Problem to solve
Copy out all of the material exactly as presented.

Data excerpt
◇ ◇ ◇

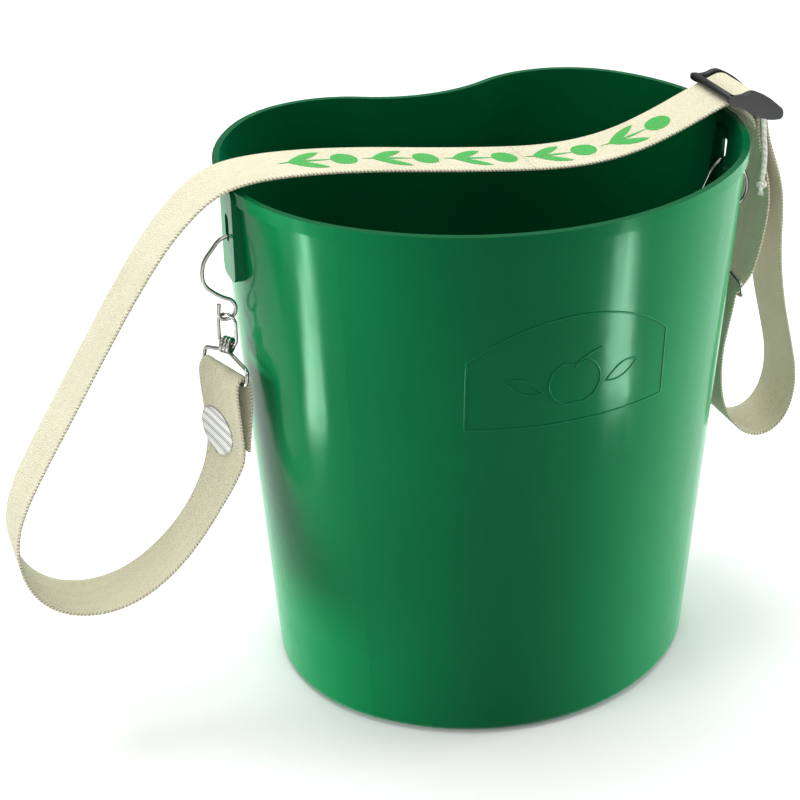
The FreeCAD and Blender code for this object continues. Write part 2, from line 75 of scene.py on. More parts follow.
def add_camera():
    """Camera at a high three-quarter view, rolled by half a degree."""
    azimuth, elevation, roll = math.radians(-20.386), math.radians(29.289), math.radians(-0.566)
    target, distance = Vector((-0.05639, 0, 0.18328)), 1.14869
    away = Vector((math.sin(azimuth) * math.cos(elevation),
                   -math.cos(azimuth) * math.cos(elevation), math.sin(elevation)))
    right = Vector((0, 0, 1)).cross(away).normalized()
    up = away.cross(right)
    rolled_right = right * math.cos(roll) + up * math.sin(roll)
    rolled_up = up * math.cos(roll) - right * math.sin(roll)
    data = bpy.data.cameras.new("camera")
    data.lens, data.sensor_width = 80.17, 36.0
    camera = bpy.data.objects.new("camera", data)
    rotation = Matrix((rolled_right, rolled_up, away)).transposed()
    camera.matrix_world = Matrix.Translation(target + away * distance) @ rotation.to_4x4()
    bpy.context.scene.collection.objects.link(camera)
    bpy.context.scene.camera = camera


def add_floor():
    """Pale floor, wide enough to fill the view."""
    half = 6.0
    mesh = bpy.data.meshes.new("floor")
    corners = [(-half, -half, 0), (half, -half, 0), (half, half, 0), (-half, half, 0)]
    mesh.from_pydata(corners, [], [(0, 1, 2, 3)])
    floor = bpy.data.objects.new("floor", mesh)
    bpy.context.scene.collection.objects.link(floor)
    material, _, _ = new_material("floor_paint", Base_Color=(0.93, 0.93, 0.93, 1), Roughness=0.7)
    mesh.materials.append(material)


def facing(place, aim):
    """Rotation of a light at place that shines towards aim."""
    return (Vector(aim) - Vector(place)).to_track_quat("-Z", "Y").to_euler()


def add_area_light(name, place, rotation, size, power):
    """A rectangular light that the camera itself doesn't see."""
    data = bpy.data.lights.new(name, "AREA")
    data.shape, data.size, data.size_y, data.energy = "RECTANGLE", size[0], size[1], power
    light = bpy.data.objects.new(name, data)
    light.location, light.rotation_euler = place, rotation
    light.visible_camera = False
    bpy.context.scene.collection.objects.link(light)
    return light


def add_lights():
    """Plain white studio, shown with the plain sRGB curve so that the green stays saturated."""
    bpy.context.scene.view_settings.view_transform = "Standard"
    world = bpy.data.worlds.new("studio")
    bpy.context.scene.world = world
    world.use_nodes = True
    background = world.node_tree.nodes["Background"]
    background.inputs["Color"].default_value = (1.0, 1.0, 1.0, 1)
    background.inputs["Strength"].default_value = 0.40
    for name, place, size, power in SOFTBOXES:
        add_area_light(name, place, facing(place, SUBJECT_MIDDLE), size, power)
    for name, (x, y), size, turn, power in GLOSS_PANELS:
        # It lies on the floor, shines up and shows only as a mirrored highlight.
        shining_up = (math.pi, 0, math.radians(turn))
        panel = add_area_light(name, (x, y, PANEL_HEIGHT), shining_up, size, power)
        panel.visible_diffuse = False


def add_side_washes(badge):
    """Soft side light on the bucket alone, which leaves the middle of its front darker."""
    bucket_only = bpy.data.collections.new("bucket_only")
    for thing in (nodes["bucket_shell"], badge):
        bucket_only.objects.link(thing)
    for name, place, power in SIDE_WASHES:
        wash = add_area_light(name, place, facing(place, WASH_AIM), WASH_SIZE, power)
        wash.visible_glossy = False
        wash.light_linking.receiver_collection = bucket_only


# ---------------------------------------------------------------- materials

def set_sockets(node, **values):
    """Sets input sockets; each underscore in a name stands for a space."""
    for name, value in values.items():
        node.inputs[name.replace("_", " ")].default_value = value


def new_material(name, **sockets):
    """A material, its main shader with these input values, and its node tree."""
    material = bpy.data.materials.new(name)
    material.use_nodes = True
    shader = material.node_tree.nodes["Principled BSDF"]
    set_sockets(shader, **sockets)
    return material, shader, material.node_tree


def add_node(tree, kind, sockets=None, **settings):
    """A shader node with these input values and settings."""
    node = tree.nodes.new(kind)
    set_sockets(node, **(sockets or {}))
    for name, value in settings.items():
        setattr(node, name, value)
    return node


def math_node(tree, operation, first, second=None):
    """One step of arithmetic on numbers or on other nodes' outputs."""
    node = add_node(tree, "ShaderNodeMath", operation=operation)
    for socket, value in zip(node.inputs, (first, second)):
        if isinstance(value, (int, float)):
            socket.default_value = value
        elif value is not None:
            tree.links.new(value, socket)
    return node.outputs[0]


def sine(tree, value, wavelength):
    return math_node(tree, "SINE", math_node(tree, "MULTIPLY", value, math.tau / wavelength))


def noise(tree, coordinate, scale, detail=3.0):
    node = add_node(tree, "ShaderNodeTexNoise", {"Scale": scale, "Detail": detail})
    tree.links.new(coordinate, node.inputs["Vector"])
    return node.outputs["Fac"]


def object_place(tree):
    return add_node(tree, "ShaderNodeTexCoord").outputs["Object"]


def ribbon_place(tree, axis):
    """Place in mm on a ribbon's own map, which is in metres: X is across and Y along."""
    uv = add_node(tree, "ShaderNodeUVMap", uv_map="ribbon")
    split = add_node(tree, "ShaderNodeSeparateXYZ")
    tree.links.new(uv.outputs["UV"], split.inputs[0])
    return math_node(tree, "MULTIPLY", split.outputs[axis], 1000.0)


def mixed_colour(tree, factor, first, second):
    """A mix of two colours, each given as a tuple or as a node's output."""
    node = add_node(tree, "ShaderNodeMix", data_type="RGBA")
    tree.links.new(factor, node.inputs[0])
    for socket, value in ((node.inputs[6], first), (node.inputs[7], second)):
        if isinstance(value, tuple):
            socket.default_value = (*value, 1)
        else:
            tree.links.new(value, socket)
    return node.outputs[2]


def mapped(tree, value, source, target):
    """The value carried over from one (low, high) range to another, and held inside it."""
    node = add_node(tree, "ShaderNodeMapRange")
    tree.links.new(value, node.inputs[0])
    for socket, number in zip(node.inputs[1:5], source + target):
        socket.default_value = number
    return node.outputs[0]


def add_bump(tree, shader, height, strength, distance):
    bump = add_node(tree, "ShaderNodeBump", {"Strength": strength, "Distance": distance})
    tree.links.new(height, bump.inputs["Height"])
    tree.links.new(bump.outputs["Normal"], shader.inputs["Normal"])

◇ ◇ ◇

Solution for this problem
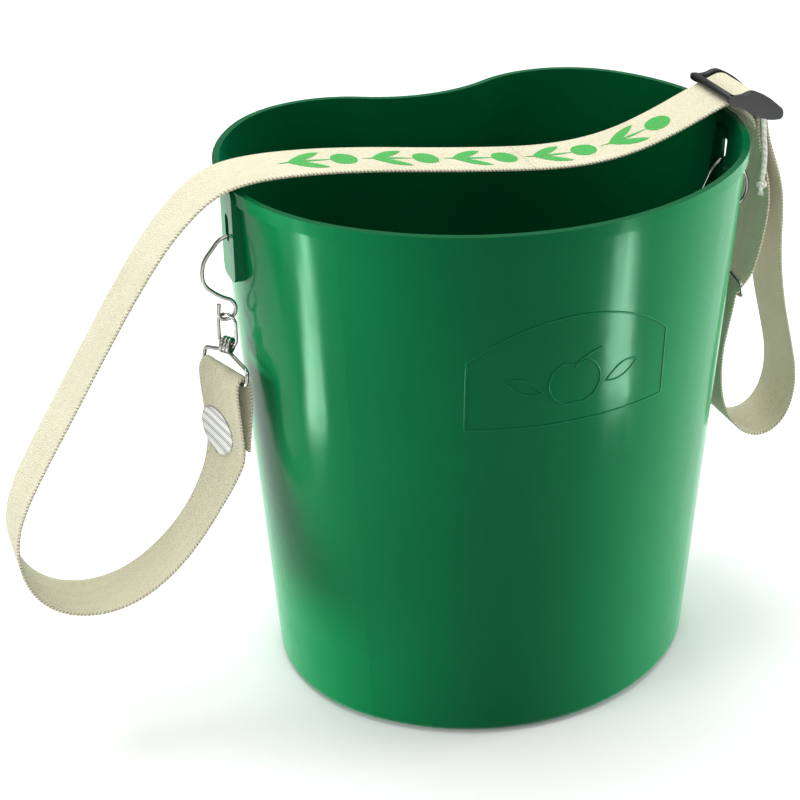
The FreeCAD and Blender code for this object continues. Write part 2, from line 75 of scene.py on. More parts follow.
def add_camera():
    """Camera at a high three-quarter view, rolled by half a degree."""
    azimuth, elevation, roll = math.radians(-20.386), math.radians(29.289), math.radians(-0.566)
    target, distance = Vector((-0.05639, 0, 0.18328)), 1.14869
    away = Vector((math.sin(azimuth) * math.cos(elevation),
                   -math.cos(azimuth) * math.cos(elevation), math.sin(elevation)))
    right = Vector((0, 0, 1)).cross(away).normalized()
    up = away.cross(right)
    rolled_right = right * math.cos(roll) + up * math.sin(roll)
    rolled_up = up * math.cos(roll) - right * math.sin(roll)
    data = bpy.data.cameras.new("camera")
    data.lens, data.sensor_width = 80.17, 36.0
    camera = bpy.data.objects.new("camera", data)
    rotation = Matrix((rolled_right, rolled_up, away)).transposed()
    camera.matrix_world = Matrix.Translation(target + away * distance) @ rotation.to_4x4()
    bpy.context.scene.collection.objects.link(camera)
    bpy.context.scene.camera = camera


def add_floor():
    """Pale floor, wide enough to fill the view."""
    half = 6.0
    mesh = bpy.data.meshes.new("floor")
    corners = [(-half, -half, 0), (half, -half, 0), (half, half, 0), (-half, half, 0)]
    mesh.from_pydata(corners, [], [(0, 1, 2, 3)])
    floor = bpy.data.objects.new("floor", mesh)
    bpy.context.scene.collection.objects.link(floor)
    material, _, _ = new_material("floor_paint", Base_Color=(0.93, 0.93, 0.93, 1), Roughness=0.7)
    mesh.materials.append(material)


def facing(place, aim):
    """Rotation of a light at place that shines towards aim."""
    return (Vector(aim) - Vector(place)).to_track_quat("-Z", "Y").to_euler()


def add_area_light(name, place, rotation, size, power):
    """A rectangular light that the camera itself doesn't see."""
    data = bpy.data.lights.new(name, "AREA")
    data.shape, data.size, data.size_y, data.energy = "RECTANGLE", size[0], size[1], power
    light = bpy.data.objects.new(name, data)
    light.location, light.rotation_euler = place, rotation
    light.visible_camera = False
    bpy.context.scene.collection.objects.link(light)
    return light


def add_lights():
    """Plain white studio, shown with the plain sRGB curve so that the green stays saturated."""
    bpy.context.scene.view_settings.view_transform = "Standard"
    world = bpy.data.worlds.new("studio")
    bpy.context.scene.world = world
    world.use_nodes = True
    background = world.node_tree.nodes["Background"]
    background.inputs["Color"].default_value = (1.0, 1.0, 1.0, 1)
    background.inputs["Strength"].default_value = 0.40
    for name, place, size, power in SOFTBOXES:
        add_area_light(name, place, facing(place, SUBJECT_MIDDLE), size, power)
    for name, (x, y), size, turn, power in GLOSS_PANELS:
        # It lies on the floor, shines up and shows only as a mirrored highlight.
        shining_up = (math.pi, 0, math.radians(turn))
        panel = add_area_light(name, (x, y, PANEL_HEIGHT), shining_up, size, power)
        panel.visible_diffuse = False


def add_side_washes(badge):
    """Soft side light on the bucket alone, which leaves the middle of its front darker."""
    bucket_only = bpy.data.collections.new("bucket_only")
    for thing in (nodes["bucket_shell"], badge):
        bucket_only.objects.link(thing)
    for name, place, power in SIDE_WASHES:
        wash = add_area_light(name, place, facing(place, WASH_AIM), WASH_SIZE, power)
        wash.visible_glossy = False
        wash.light_linking.receiver_collection = bucket_only


# ---------------------------------------------------------------- materials

def set_sockets(node, **values):
    """Sets input sockets; each underscore in a name stands for a space."""
    for name, value in values.items():
        node.inputs[name.replace("_", " ")].default_value = value


def new_material(name, **sockets):
    """A material, its main shader with these input values, and its node tree."""
    material = bpy.data.materials.new(name)
    material.use_nodes = True
    shader = material.node_tree.nodes["Principled BSDF"]
    set_sockets(shader, **sockets)
    return material, shader, material.node_tree


def add_node(tree, kind, sockets=None, **settings):
    """A shader node with these input values and settings."""
    node = tree.nodes.new(kind)
    set_sockets(node, **(sockets or {}))
    for name, value in settings.items():
        setattr(node, name, value)
    return node


def math_node(tree, operation, first, second=None):
    """One step of arithmetic on numbers or on other nodes' outputs."""
    node = add_node(tree, "ShaderNodeMath", operation=operation)
    for socket, value in zip(node.inputs, (first, second)):
        if isinstance(value, (int, float)):
            socket.default_value = value
        elif value is not None:
            tree.links.new(value, socket)
    return node.outputs[0]


def sine(tree, value, wavelength):
    return math_node(tree, "SINE", math_node(tree, "MULTIPLY", value, math.tau / wavelength))


def noise(tree, coordinate, scale, detail=3.0):
    node = add_node(tree, "ShaderNodeTexNoise", {"Scale": scale, "Detail": detail})
    tree.links.new(coordinate, node.inputs["Vector"])
    return node.outputs["Fac"]


def object_place(tree):
    return add_node(tree, "ShaderNodeTexCoord").outputs["Object"]


def ribbon_place(tree, axis):
    """Place in mm on a ribbon's own map, which is in metres: X is across and Y along."""
    uv = add_node(tree, "ShaderNodeUVMap", uv_map="ribbon")
    split = add_node(tree, "ShaderNodeSeparateXYZ")
    tree.links.new(uv.outputs["UV"], split.inputs[0])
    return math_node(tree, "MULTIPLY", split.outputs[axis], 1000.0)


def mixed_colour(tree, factor, first, second):
    """A mix of two colours, each given as a tuple or as a node's output."""
    node = add_node(tree, "ShaderNodeMix", data_type="RGBA")
    tree.links.new(factor, node.inputs[0])
    for socket, value in ((node.inputs[6], first), (node.inputs[7], second)):
        if isinstance(value, tuple):
            socket.default_value = (*value, 1)
        else:
            tree.links.new(value, socket)
    return node.outputs[2]


def mapped(tree, value, source, target):
    """The value carried over from one (low, high) range to another, and held inside it."""
    node = add_node(tree, "ShaderNodeMapRange")
    tree.links.new(value, node.inputs[0])
    for socket, number in zip(node.inputs[1:5], source + target):
        socket.default_value = number
    return node.outputs[0]


def add_bump(tree, shader, height, strength, distance):
    bump = add_node(tree, "ShaderNodeBump", {"Strength": strength, "Distance": distance})
    tree.links.new(height, bump.inputs["Height"])
    tree.links.new(bump.outputs["Normal"], shader.inputs["Normal"])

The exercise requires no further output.